Not this again. We thought we had addressed these “soccer is un-American” myths last year. Apparently, like so many other unwanted rights of spring (slugs, weeds and pondscum, to name a few), the “soccer is un-American” talk simply resurfaces by its own accord each year.
This season, they have taken the form of one man, Stephen H. Webb, who appears to have the full backing of the Wall Street Journal’s editorial board, among other groups (more on that later). Webb’s “arguments” are so outlandish (the title is “Soccer is ruining America”), we originally thought they were a joke. Maybe they are. It certainly reads like satire. How else to describe something that starts with the sentence “Soccer is running America into the ground, and there is very little anyone can do about it.”?

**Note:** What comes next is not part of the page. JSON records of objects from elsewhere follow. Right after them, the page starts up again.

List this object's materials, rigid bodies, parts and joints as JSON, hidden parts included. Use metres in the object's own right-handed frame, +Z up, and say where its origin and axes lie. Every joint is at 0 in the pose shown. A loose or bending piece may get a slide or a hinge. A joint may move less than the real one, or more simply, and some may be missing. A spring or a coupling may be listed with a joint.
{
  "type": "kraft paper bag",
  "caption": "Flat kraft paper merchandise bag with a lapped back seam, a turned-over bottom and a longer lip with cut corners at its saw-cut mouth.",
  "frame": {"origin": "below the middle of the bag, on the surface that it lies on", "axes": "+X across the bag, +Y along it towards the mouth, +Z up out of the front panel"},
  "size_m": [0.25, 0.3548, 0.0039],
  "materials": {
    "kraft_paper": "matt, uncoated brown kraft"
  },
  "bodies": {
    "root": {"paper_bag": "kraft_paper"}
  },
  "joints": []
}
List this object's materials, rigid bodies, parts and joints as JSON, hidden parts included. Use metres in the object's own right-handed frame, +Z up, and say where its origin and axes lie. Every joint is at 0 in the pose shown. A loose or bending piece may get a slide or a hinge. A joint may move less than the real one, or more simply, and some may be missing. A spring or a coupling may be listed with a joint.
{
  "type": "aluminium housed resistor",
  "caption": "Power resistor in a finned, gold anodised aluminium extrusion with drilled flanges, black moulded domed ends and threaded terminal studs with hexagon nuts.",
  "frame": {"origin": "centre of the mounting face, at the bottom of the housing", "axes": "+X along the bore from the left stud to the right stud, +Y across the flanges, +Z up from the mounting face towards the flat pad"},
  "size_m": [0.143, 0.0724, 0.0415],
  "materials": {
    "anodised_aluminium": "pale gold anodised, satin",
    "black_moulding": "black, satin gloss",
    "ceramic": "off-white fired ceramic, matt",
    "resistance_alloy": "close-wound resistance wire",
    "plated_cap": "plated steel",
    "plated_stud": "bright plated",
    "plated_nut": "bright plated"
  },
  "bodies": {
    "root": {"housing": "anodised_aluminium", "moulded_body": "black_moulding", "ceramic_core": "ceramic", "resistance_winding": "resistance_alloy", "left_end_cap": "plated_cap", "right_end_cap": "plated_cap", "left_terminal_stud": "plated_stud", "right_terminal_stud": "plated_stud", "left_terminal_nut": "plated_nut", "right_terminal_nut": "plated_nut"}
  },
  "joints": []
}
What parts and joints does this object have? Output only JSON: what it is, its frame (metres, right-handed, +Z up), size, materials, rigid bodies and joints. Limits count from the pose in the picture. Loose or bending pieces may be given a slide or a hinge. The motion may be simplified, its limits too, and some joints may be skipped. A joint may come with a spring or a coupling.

Unfortunately, Webb appears to be dead serious. The article first appeared on a site called First Things, which is published by The Institute on Religion and Public Life, an organization that bills itself as “an interreligious, nonpartisan research and education institute whose purpose is to advance a religiously informed public philosophy for the ordering of society.”

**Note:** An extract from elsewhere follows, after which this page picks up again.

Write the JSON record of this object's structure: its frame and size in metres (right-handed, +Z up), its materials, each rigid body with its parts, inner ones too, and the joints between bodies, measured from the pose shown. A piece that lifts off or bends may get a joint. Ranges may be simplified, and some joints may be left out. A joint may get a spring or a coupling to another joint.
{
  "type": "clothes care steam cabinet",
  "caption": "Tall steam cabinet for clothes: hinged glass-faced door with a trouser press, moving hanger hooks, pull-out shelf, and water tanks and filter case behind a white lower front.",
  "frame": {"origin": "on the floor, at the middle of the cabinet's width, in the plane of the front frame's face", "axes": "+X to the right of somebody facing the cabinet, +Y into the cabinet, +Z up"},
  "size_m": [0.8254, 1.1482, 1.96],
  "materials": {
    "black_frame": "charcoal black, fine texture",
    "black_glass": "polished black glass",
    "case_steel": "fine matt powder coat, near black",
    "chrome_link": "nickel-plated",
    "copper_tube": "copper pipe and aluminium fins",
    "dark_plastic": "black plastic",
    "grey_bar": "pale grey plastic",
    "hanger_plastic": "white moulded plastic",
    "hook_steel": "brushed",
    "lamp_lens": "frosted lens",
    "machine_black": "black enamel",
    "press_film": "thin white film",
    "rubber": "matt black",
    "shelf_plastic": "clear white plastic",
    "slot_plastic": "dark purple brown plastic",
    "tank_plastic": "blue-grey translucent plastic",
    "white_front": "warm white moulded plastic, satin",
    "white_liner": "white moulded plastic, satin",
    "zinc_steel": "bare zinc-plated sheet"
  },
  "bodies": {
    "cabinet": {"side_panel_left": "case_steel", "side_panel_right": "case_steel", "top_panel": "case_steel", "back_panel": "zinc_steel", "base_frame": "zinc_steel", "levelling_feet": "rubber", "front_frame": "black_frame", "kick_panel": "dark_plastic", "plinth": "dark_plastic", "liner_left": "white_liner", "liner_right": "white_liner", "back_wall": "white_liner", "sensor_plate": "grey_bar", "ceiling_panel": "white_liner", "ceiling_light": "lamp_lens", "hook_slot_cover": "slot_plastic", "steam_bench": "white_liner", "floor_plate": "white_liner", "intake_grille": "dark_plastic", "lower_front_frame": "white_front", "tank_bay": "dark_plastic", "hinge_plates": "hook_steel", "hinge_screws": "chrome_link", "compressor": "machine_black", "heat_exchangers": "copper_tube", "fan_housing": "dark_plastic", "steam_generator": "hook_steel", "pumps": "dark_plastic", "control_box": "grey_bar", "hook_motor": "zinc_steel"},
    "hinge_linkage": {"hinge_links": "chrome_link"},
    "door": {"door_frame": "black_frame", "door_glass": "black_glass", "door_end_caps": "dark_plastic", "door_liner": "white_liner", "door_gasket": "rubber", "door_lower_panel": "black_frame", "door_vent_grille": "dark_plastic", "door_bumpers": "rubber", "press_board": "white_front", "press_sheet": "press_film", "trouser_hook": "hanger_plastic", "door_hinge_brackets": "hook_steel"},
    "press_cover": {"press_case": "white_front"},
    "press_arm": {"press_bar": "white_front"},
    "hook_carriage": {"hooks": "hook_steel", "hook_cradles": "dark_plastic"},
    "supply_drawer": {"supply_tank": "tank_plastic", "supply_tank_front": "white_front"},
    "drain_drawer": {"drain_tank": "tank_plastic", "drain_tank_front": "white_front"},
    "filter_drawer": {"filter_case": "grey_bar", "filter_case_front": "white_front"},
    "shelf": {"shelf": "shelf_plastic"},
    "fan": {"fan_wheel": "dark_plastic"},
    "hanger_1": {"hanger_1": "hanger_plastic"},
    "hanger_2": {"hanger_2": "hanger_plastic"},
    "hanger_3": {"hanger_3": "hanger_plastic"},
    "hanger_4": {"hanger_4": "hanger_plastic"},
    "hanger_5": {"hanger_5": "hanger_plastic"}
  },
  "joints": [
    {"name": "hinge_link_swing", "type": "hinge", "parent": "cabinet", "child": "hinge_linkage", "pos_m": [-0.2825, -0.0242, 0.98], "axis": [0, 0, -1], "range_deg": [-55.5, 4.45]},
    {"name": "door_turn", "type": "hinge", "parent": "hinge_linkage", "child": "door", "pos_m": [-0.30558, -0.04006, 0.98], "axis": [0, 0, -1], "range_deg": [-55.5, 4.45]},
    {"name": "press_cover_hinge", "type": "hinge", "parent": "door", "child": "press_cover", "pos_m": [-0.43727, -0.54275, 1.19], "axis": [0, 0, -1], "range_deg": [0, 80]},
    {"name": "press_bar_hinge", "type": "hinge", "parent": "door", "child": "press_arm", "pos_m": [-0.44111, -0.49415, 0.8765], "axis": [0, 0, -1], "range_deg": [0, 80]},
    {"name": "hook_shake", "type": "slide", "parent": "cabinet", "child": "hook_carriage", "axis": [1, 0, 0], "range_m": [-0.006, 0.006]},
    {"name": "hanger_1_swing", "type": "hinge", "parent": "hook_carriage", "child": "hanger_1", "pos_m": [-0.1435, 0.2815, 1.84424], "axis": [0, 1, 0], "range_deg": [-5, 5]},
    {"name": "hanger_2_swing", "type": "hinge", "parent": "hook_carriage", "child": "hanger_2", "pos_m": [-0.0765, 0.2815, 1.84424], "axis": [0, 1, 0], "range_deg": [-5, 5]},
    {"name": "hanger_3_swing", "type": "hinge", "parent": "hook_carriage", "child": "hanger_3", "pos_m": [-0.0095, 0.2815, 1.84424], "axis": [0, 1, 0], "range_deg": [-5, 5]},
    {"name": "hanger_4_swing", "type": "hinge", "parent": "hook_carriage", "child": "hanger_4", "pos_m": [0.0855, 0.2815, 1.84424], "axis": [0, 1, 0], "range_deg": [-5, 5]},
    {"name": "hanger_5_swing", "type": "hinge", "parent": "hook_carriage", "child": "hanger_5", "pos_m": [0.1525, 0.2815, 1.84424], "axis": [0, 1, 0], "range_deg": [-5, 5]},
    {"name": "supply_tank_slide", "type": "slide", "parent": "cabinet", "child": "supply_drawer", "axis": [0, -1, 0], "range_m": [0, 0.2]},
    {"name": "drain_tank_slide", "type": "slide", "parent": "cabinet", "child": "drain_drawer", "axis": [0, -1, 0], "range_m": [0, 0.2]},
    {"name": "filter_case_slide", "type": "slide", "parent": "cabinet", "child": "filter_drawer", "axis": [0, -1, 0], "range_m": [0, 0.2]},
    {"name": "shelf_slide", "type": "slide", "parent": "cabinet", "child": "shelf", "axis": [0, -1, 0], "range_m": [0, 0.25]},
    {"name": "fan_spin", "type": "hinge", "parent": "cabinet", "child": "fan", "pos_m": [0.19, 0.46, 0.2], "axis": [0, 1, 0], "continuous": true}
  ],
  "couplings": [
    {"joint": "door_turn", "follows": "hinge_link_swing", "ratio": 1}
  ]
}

Which actually sounds like a satire as well. Except it isn’t. Just read some of the articles. Webb’s last post before the soccer piece was titled “The terrible, traumatic and intolerable name of Jesus Christ.”
We are not minimizing these (or indeed any) beliefs, except to point out that people who take them as seriously as Webb does are generally not known for their satirical wit. Webb’s Wikipedia page describes him as a “theologian and philosopher of religion.” He teaches religion and philosophy at Wabash College in Crawfordsville, Ind., which proudly proclaims itself “one of the few remaining liberal arts colleges for men.” If somebody is capable of making a statement such as “it would be easy to blame soccer’s success on the political left, which, after all, worked for years to bring European decadence and despair to America” with a straight face and meaning it, we suspect it would be an individual like Webb. Unless, of course, his entire persona is a satire as well. Stranger things have happened.

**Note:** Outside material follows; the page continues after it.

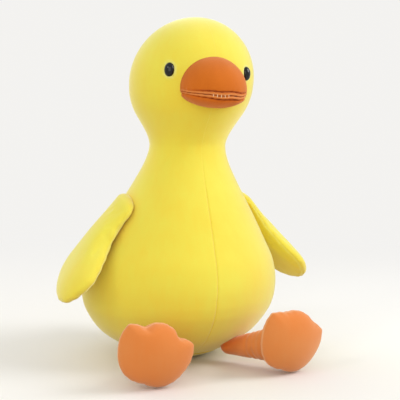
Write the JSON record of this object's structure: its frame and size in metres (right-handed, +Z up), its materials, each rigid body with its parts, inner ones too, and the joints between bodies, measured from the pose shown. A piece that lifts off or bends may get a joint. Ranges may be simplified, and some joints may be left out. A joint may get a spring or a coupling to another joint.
{
  "type": "plush duck",
  "caption": "Sitting stuffed duck with a pear body, round head, domed bill, stem eyes, hanging wings and webbed feet out in front.",
  "frame": {"origin": "centre of the seat's flat face, on the surface the duck sits on", "axes": "+Z up through the crown, -Y the way the duck faces, +X to the duck's own left"},
  "size_m": [0.2962, 0.26, 0.35],
  "materials": {
    "yellow_velour": "short-pile lemon yellow velour, brushed smooth, with sewn seams",
    "bill_velour": "short-pile burnt orange velour",
    "foot_velour": "short-pile peach orange velour with a pale nap on its edges",
    "fibre_filling": "white polyester fibre filling, out of sight",
    "eye_black": "polished black plastic",
    "washer_white": "plain white moulded plastic, out of sight"
  },
  "bodies": {
    "torso": {"body_panel_left": "yellow_velour", "body_panel_right": "yellow_velour", "base_panel": "yellow_velour", "body_stuffing": "fibre_filling", "tail_cover": "yellow_velour", "tail_stuffing": "fibre_filling"},
    "head": {"head_panel_left": "yellow_velour", "head_panel_right": "yellow_velour", "head_stuffing": "fibre_filling", "upper_bill_cover": "bill_velour", "upper_bill_stuffing": "fibre_filling", "lower_bill_cover": "bill_velour", "lower_bill_stuffing": "fibre_filling", "eye_left": "eye_black", "eye_right": "eye_black", "eye_washer_left": "washer_white", "eye_washer_right": "washer_white"},
    "wing_left": {"wing_left_outer_panel": "yellow_velour", "wing_left_inner_panel": "yellow_velour", "wing_left_stuffing": "fibre_filling"},
    "wing_right": {"wing_right_outer_panel": "yellow_velour", "wing_right_inner_panel": "yellow_velour", "wing_right_stuffing": "fibre_filling"},
    "leg_left": {"leg_left_cover": "foot_velour", "leg_left_stuffing": "fibre_filling"},
    "leg_right": {"leg_right_cover": "foot_velour", "leg_right_stuffing": "fibre_filling"},
    "foot_left": {"foot_left_sole": "foot_velour", "foot_left_instep": "foot_velour", "foot_left_stuffing": "fibre_filling"},
    "foot_right": {"foot_right_sole": "foot_velour", "foot_right_instep": "foot_velour", "foot_right_stuffing": "fibre_filling"}
  },
  "joints": [
    {"name": "head_nod", "type": "hinge", "parent": "torso", "child": "head", "pos_m": [0.00988, -0.01399, 0.235], "axis": [1, 0, 0], "range_deg": [-12, 15], "stiffness_Nm_per_rad": 0.8},
    {"name": "wing_left_flap", "type": "hinge", "parent": "torso", "child": "wing_left", "pos_m": [0.07803, 0.00313, 0.16179], "axis": [0.2527, -0.9631, -0.0927], "range_deg": [-3, 60], "stiffness_Nm_per_rad": 0.15},
    {"name": "wing_right_flap", "type": "hinge", "parent": "torso", "child": "wing_right", "pos_m": [-0.06468, -0.02111, 0.16158], "axis": [-0.092, 0.9914, 0.0927], "range_deg": [-3, 60], "stiffness_Nm_per_rad": 0.15},
    {"name": "hip_left", "type": "hinge", "parent": "torso", "child": "leg_left", "pos_m": [0.03719, -0.06441, 0.0109], "axis": [-0.866, -0.5, 0], "range_deg": [-75, 8], "stiffness_Nm_per_rad": 0.3},
    {"name": "hip_right", "type": "hinge", "parent": "torso", "child": "leg_right", "pos_m": [-0.03685, -0.06382, 0.0109], "axis": [-0.866, 0.5, 0], "range_deg": [-75, 8], "stiffness_Nm_per_rad": 0.3},
    {"name": "ankle_left", "type": "hinge", "parent": "leg_left", "child": "foot_left", "pos_m": [0.0616, -0.10669, 0.0149], "axis": [-0.9893, -0.1461, 0], "range_deg": [-30, 10], "stiffness_Nm_per_rad": 0.15},
    {"name": "ankle_right", "type": "hinge", "parent": "leg_right", "child": "foot_right", "pos_m": [-0.0616, -0.10669, 0.0149], "axis": [-0.9893, 0.1461, 0], "range_deg": [-30, 10], "stiffness_Nm_per_rad": 0.15}
  ]
}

Yet the editorial is being taken seriously, even by those who aren’t taking it seriously. The Spectator, while saying that “doubtless much of it is meant in jest,” still insists Webb’s piece is emblematic of conservative Americans’ “weird obsession with soccer and its supposed cancerous impact on the moral well-being of the United States.” Manchester Evening News even ran a reaction, where they went to great lengths to defend the U.K. version of the sport and point out how it, being called “football” is different from what we refer to as soccer in this country. A soccer blogger, Unprofessional Foul, also took Webb seriously and went as far as to print a lengthy rebuttal.
We aren’t going there for two reasons:
1. Just in case Webb is joking and the whole thing is a satire meant to raise the ire of soccer fans who take themselves too seriously, in which case we would look like idiots for falling into the trap.
2. Webb’s “arguments,” when you get down to them, are just a rehashing of the very same stuff soccer haters have always used to villify the un-American-ness of the sport. Each of these (it’s not played with your hands, it’s foreign, it’s for girls, etc.) were dealt with in great detail in last year’s defense of soccer column. Read them there.
On the other hand, maybe we should just re-print the same piece every spring. Next year.